The theoretical framework of the research was based on the International Classification of Functioning, Disability, and Health (ICF). The project studied how factors linked to the individual or the environment affect how a disabled child or young person participates in physical activities. In 2015, the project gathered basic information from different countries (number of disabled children, participation in physical activities, physical activity systems). In 2016, the Valtti programme developed by VAU was executed. In 2017, the final year of the project, the gathered information and best practices were disseminated across the whole of Europe.

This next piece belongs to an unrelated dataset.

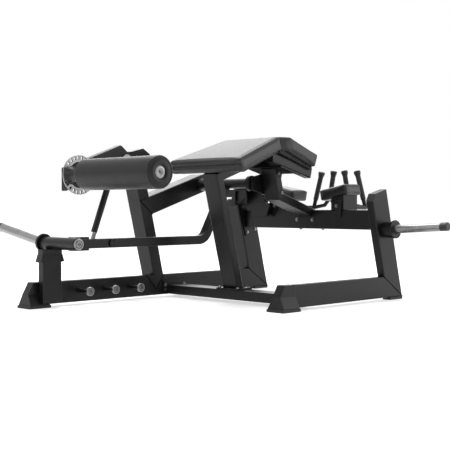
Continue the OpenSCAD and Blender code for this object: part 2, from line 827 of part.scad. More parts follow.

SEDY2 -project started in January 2020
The new SEDY2 project, with it's 10 partners from five countries (Netherlands, Finland, Portugal, Lithuania, Austria) is continuing with the inclusion theme in youth sport. The SEDY2 (2020–2022) is coordinated by the InHolland University of Applied Sciences. The Finnish partners are Finnish Paralympic Committee and Pajulahti Sports Institute. SEDY2 goals can be defined in three phases. The initial phase of the project is dedicated to “Analyzing the field of sport and inclusion” using focus group inteviews in four countries. The second phase of the project will concern the “Development of the SPIN tool”. Finally, the project partners will come to terms on where to implement what and moreover what the effects of the SPIN tool are, during the final phase of “Measuring the (needed) impact”.
The Finnish partners, namely the Finnish Paralympic Committee and Pajulahti Sport Institute have key roles in the development of the SPIN tool, using the successful PAPAI intervention as the starting point. It will be improved even further and new instruments will be added. Finally they will be transformed into educational materials and disseminated via partners.